▶ [Records from a data source]:

_ _ _ _ _ _ _

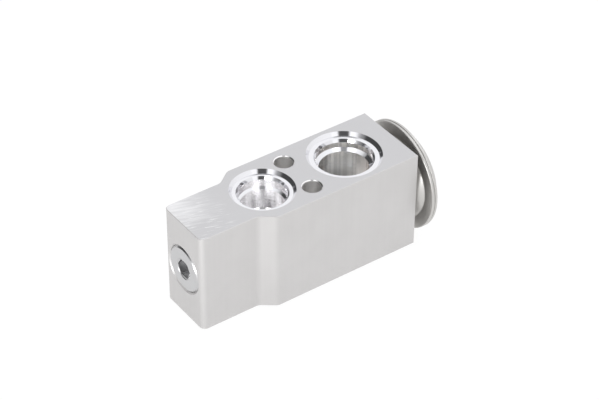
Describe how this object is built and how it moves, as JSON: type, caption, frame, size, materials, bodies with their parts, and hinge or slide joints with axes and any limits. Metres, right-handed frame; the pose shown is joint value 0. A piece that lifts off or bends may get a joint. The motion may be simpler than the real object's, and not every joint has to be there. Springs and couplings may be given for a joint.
{
  "type": "thermostatic expansion valve",
  "caption": "Block-type thermostatic expansion valve: aluminium block with suction passage, liquid ports, adjusting screw and round power head on the end.",
  "frame": {"origin": "midway between the two mounting holes, on the port face that the picture shows", "axes": "+X along the valve axis from the adjusting screw to the power head; +Z out of the port face, along the mounting holes; +Y across the block"},
  "size_m": [0.0893, 0.0378, 0.0378],
  "materials": {
    "block_aluminium": "machined and brushed, satin",
    "screw_aluminium": "turned, satin",
    "rod_aluminium": "drawn rod, satin",
    "head_steel": "drawn stainless sheet, bright",
    "plug_steel": "welded stainless plug",
    "diaphragm_steel": "thin rolled stainless sheet",
    "pin_steel": "ground stainless",
    "spring_steel": "drawn spring wire",
    "carrier_brass": "turned brass",
    "seal_rubber": "moulded rubber, matt black",
    "sleeve_plastic": "moulded plastic, natural"
  },
  "bodies": {
    "valve_block": {"valve_body": "block_aluminium", "orifice_seat": "pin_steel", "superheat_spring": "spring_steel", "pin_o_ring": "seal_rubber", "seal_washer": "carrier_brass", "seal_retainer": "spring_steel", "head_lower_housing": "head_steel", "head_seal_ring": "seal_rubber", "diaphragm": "diaphragm_steel", "head_upper_cap": "head_steel", "charge_plug": "plug_steel"},
    "valve_train": {"valve_ball": "pin_steel", "ball_carrier": "carrier_brass", "vibration_damper": "spring_steel", "push_pin": "pin_steel", "sensing_rod": "rod_aluminium", "rod_sleeve": "sleeve_plastic", "diaphragm_stop_plate": "carrier_brass"},
    "screw_carriage": {"adjusting_screw_o_ring": "seal_rubber"},
    "screw": {"adjusting_screw": "screw_aluminium"}
  },
  "joints": [
    {"name": "valve_stroke", "type": "slide", "parent": "valve_block", "child": "valve_train", "axis": [-1, 0, 0], "range_m": [0, 0.0008], "stiffness_N_per_m": 1000, "deforming": ["superheat_spring", "diaphragm"]},
    {"name": "screw_travel", "type": "slide", "parent": "valve_block", "child": "screw_carriage", "axis": [1, 0, 0], "range_m": [-0.00101, 0.00101], "deforming": ["superheat_spring"]},
    {"name": "screw_turn", "type": "hinge", "parent": "screw_carriage", "child": "screw", "pos_m": [-0.0432, 0, -0.018], "axis": [1, 0, 0], "range_deg": [-360, 360]}
  ],
  "couplings": [
    {"joint": "screw_travel", "follows": "screw_turn", "m_per_rad": 0.00015915}
  ]
}
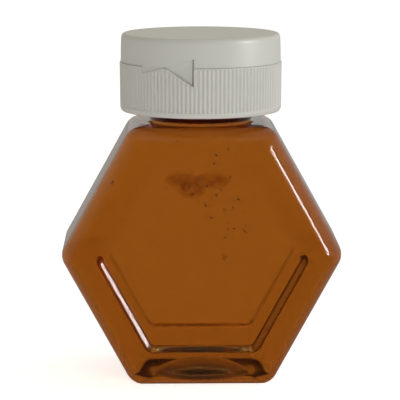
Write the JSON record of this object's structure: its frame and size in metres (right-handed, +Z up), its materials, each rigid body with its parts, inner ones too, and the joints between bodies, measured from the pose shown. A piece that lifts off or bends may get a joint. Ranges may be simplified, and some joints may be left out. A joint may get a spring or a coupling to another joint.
{
  "type": "honey jar",
  "caption": "Clear six-sided jar of amber honey that stands on one flat side, with a white ribbed screw cap and a flip-top lid on a butterfly hinge.",
  "frame": {"origin": "middle of the flat base, on the surface that the jar stands on", "axes": "+Z up through the cap, front panel towards -Y, +X to the right as seen from the front"},
  "size_m": [0.0844, 0.051, 0.1047],
  "materials": {
    "clear_plastic": "clear blow-moulded plastic, polished",
    "honey": "clear dark amber honey",
    "white_plastic": "satin moulded plastic"
  },
  "bodies": {
    "jar": {"jar_shell": "clear_plastic", "honey": "honey", "cap_base": "white_plastic", "hinge_wing_left": "white_plastic", "hinge_wing_right": "white_plastic"},
    "lid": {"cap_lid": "white_plastic"}
  },
  "joints": [
    {"name": "lid_hinge", "type": "hinge", "parent": "jar", "child": "lid", "pos_m": [-0.01136, -0.0221, 0.09595], "axis": [0.8894, -0.4571, 0], "range_deg": [0, 150]}
  ]
}
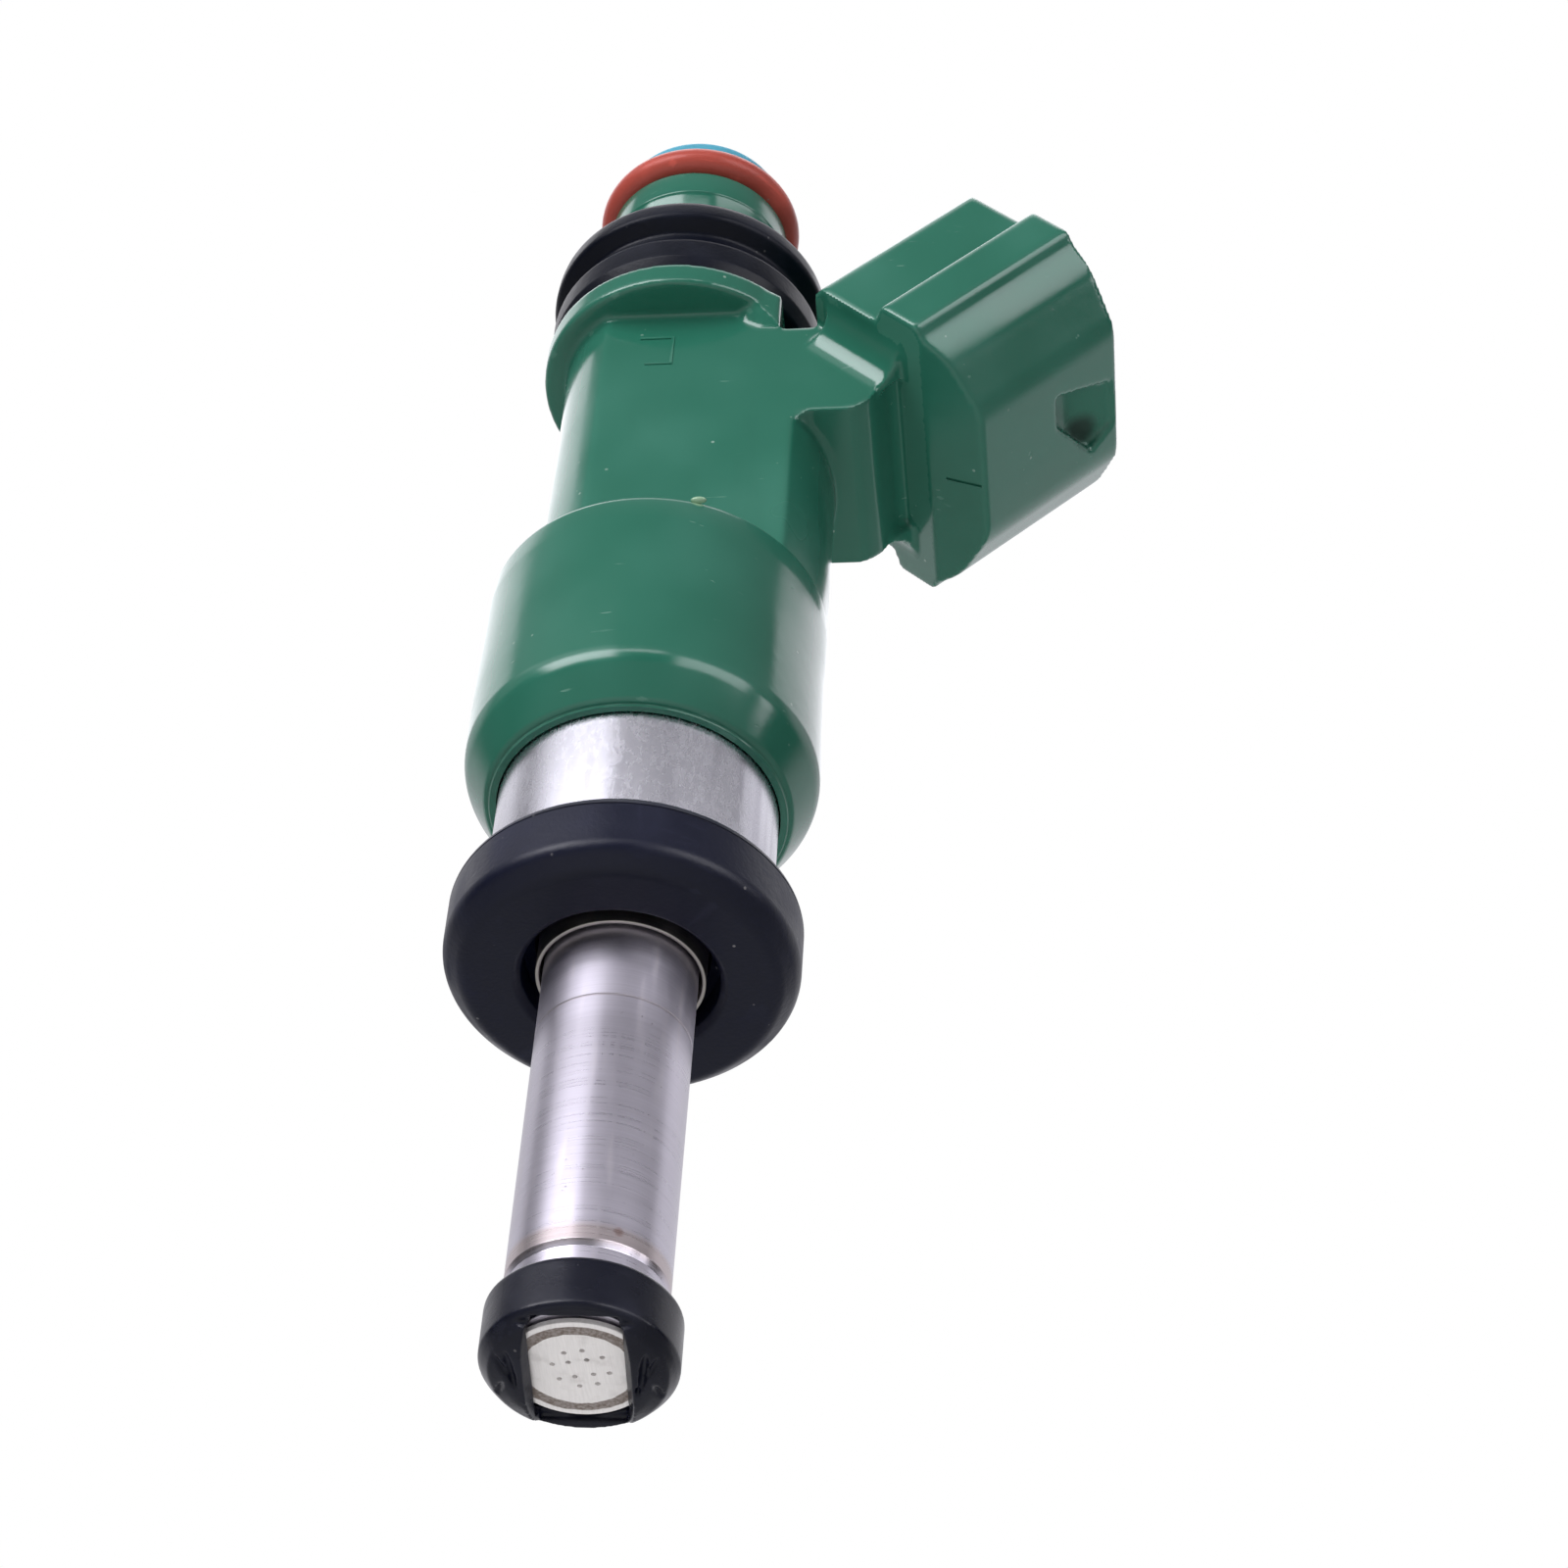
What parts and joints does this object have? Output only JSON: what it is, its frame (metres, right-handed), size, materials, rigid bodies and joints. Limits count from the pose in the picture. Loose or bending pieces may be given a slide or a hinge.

_ _ _ _ _ _ _

▶ [SHORT EXERCISE]: Repeat every entry exactly as written above.

▶ [SOLUTION FOR THIS EXERCISE]:
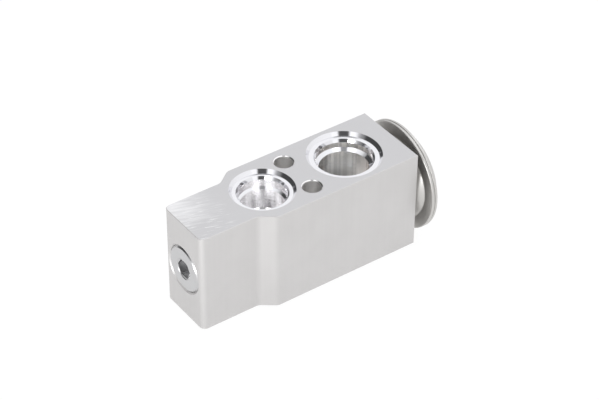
Describe how this object is built and how it moves, as JSON: type, caption, frame, size, materials, bodies with their parts, and hinge or slide joints with axes and any limits. Metres, right-handed frame; the pose shown is joint value 0. A piece that lifts off or bends may get a joint. The motion may be simpler than the real object's, and not every joint has to be there. Springs and couplings may be given for a joint.
{
  "type": "thermostatic expansion valve",
  "caption": "Block-type thermostatic expansion valve: aluminium block with suction passage, liquid ports, adjusting screw and round power head on the end.",
  "frame": {"origin": "midway between the two mounting holes, on the port face that the picture shows", "axes": "+X along the valve axis from the adjusting screw to the power head; +Z out of the port face, along the mounting holes; +Y across the block"},
  "size_m": [0.0893, 0.0378, 0.0378],
  "materials": {
    "block_aluminium": "machined and brushed, satin",
    "screw_aluminium": "turned, satin",
    "rod_aluminium": "drawn rod, satin",
    "head_steel": "drawn stainless sheet, bright",
    "plug_steel": "welded stainless plug",
    "diaphragm_steel": "thin rolled stainless sheet",
    "pin_steel": "ground stainless",
    "spring_steel": "drawn spring wire",
    "carrier_brass": "turned brass",
    "seal_rubber": "moulded rubber, matt black",
    "sleeve_plastic": "moulded plastic, natural"
  },
  "bodies": {
    "valve_block": {"valve_body": "block_aluminium", "orifice_seat": "pin_steel", "superheat_spring": "spring_steel", "pin_o_ring": "seal_rubber", "seal_washer": "carrier_brass", "seal_retainer": "spring_steel", "head_lower_housing": "head_steel", "head_seal_ring": "seal_rubber", "diaphragm": "diaphragm_steel", "head_upper_cap": "head_steel", "charge_plug": "plug_steel"},
    "valve_train": {"valve_ball": "pin_steel", "ball_carrier": "carrier_brass", "vibration_damper": "spring_steel", "push_pin": "pin_steel", "sensing_rod": "rod_aluminium", "rod_sleeve": "sleeve_plastic", "diaphragm_stop_plate": "carrier_brass"},
    "screw_carriage": {"adjusting_screw_o_ring": "seal_rubber"},
    "screw": {"adjusting_screw": "screw_aluminium"}
  },
  "joints": [
    {"name": "valve_stroke", "type": "slide", "parent": "valve_block", "child": "valve_train", "axis": [-1, 0, 0], "range_m": [0, 0.0008], "stiffness_N_per_m": 1000, "deforming": ["superheat_spring", "diaphragm"]},
    {"name": "screw_travel", "type": "slide", "parent": "valve_block", "child": "screw_carriage", "axis": [1, 0, 0], "range_m": [-0.00101, 0.00101], "deforming": ["superheat_spring"]},
    {"name": "screw_turn", "type": "hinge", "parent": "screw_carriage", "child": "screw", "pos_m": [-0.0432, 0, -0.018], "axis": [1, 0, 0], "range_deg": [-360, 360]}
  ],
  "couplings": [
    {"joint": "screw_travel", "follows": "screw_turn", "m_per_rad": 0.00015915}
  ]
}
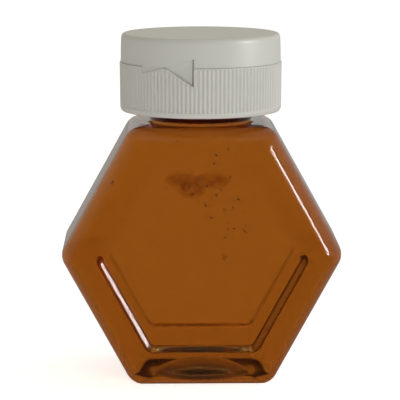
Write the JSON record of this object's structure: its frame and size in metres (right-handed, +Z up), its materials, each rigid body with its parts, inner ones too, and the joints between bodies, measured from the pose shown. A piece that lifts off or bends may get a joint. Ranges may be simplified, and some joints may be left out. A joint may get a spring or a coupling to another joint.
{
  "type": "honey jar",
  "caption": "Clear six-sided jar of amber honey that stands on one flat side, with a white ribbed screw cap and a flip-top lid on a butterfly hinge.",
  "frame": {"origin": "middle of the flat base, on the surface that the jar stands on", "axes": "+Z up through the cap, front panel towards -Y, +X to the right as seen from the front"},
  "size_m": [0.0844, 0.051, 0.1047],
  "materials": {
    "clear_plastic": "clear blow-moulded plastic, polished",
    "honey": "clear dark amber honey",
    "white_plastic": "satin moulded plastic"
  },
  "bodies": {
    "jar": {"jar_shell": "clear_plastic", "honey": "honey", "cap_base": "white_plastic", "hinge_wing_left": "white_plastic", "hinge_wing_right": "white_plastic"},
    "lid": {"cap_lid": "white_plastic"}
  },
  "joints": [
    {"name": "lid_hinge", "type": "hinge", "parent": "jar", "child": "lid", "pos_m": [-0.01136, -0.0221, 0.09595], "axis": [0.8894, -0.4571, 0], "range_deg": [0, 150]}
  ]
}
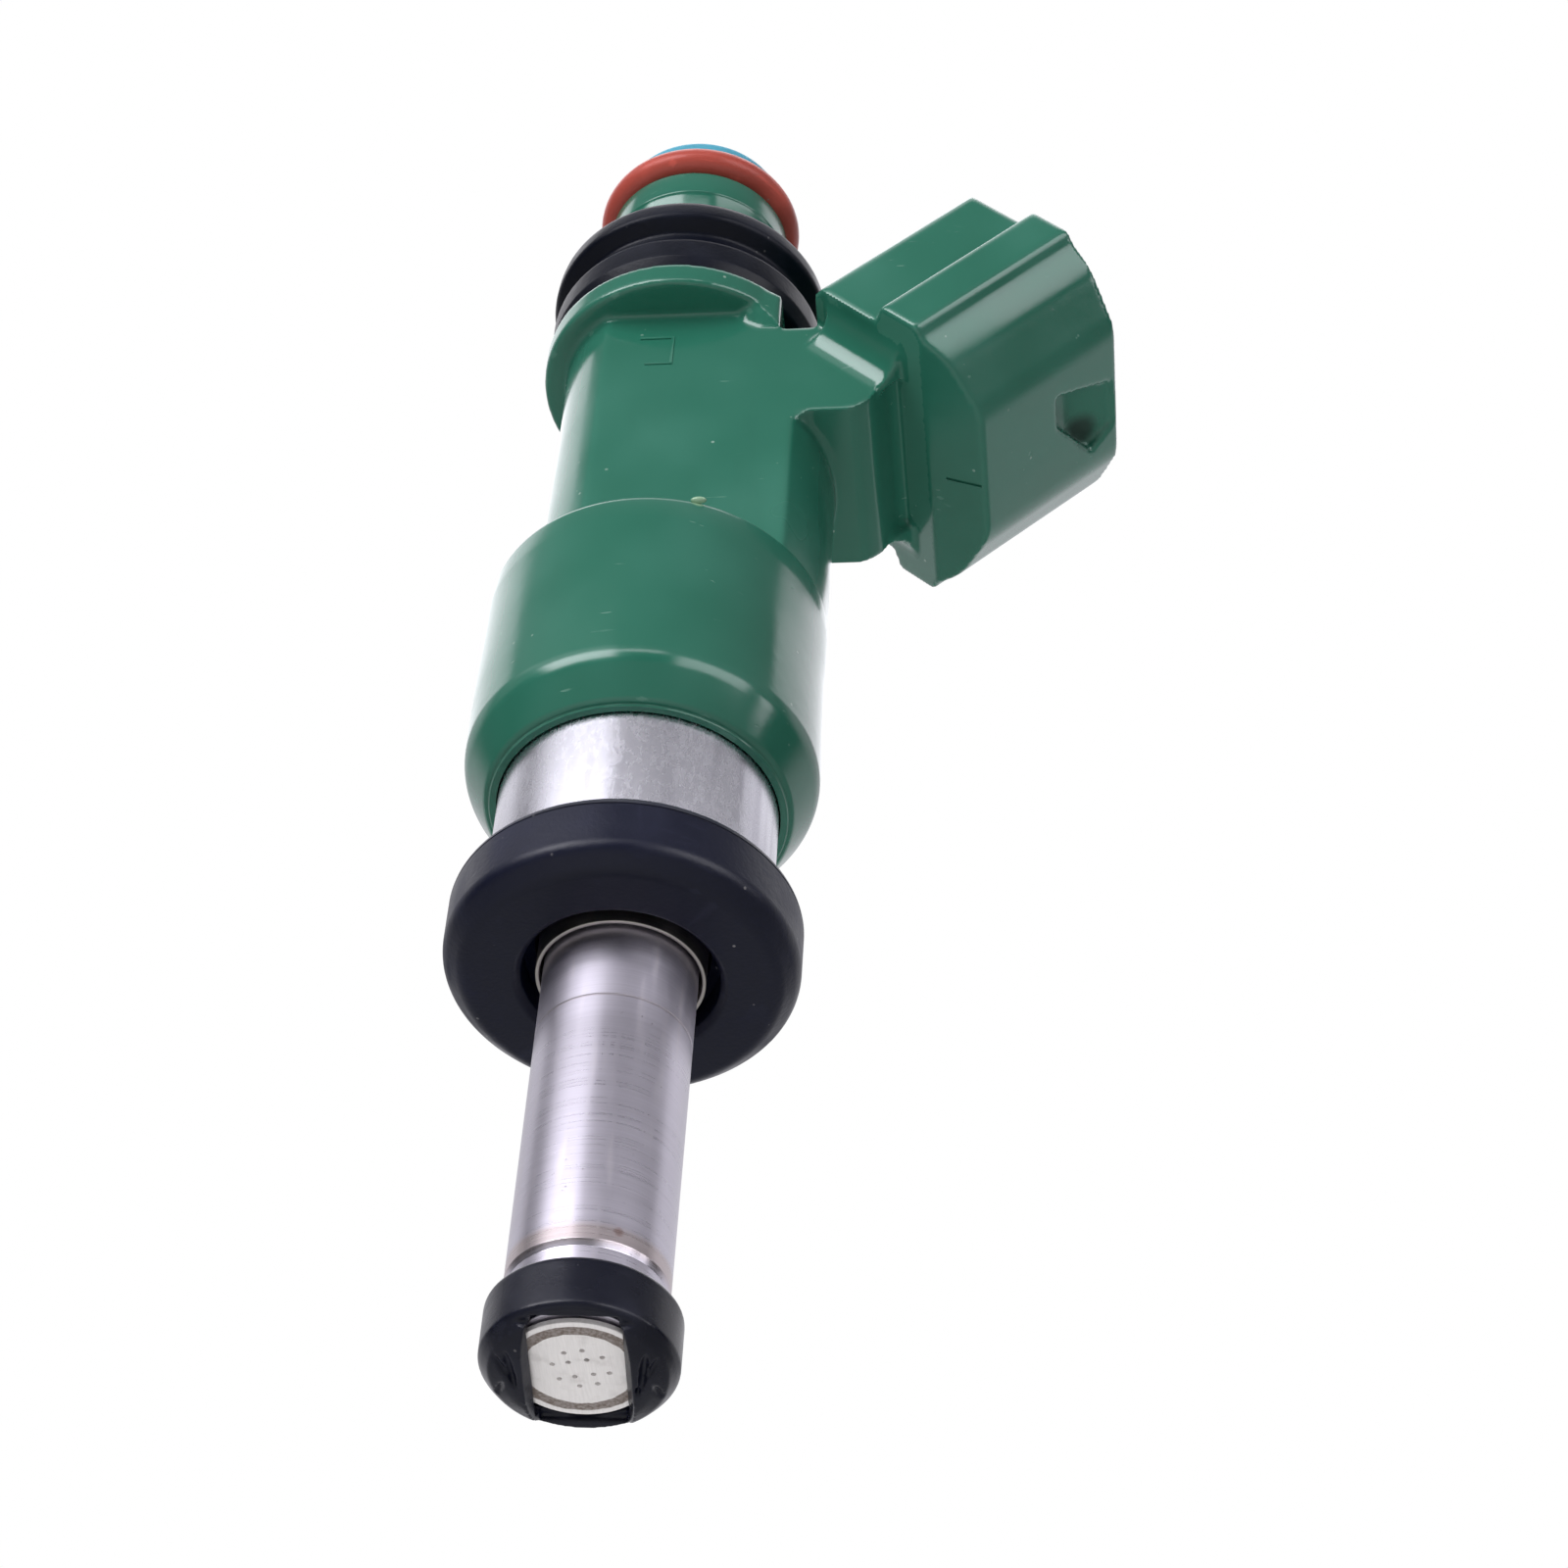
What parts and joints does this object have? Output only JSON: what it is, its frame (metres, right-handed), size, materials, rigid bodies and joints. Limits count from the pose in the picture. Loose or bending pieces may be given a slide or a hinge.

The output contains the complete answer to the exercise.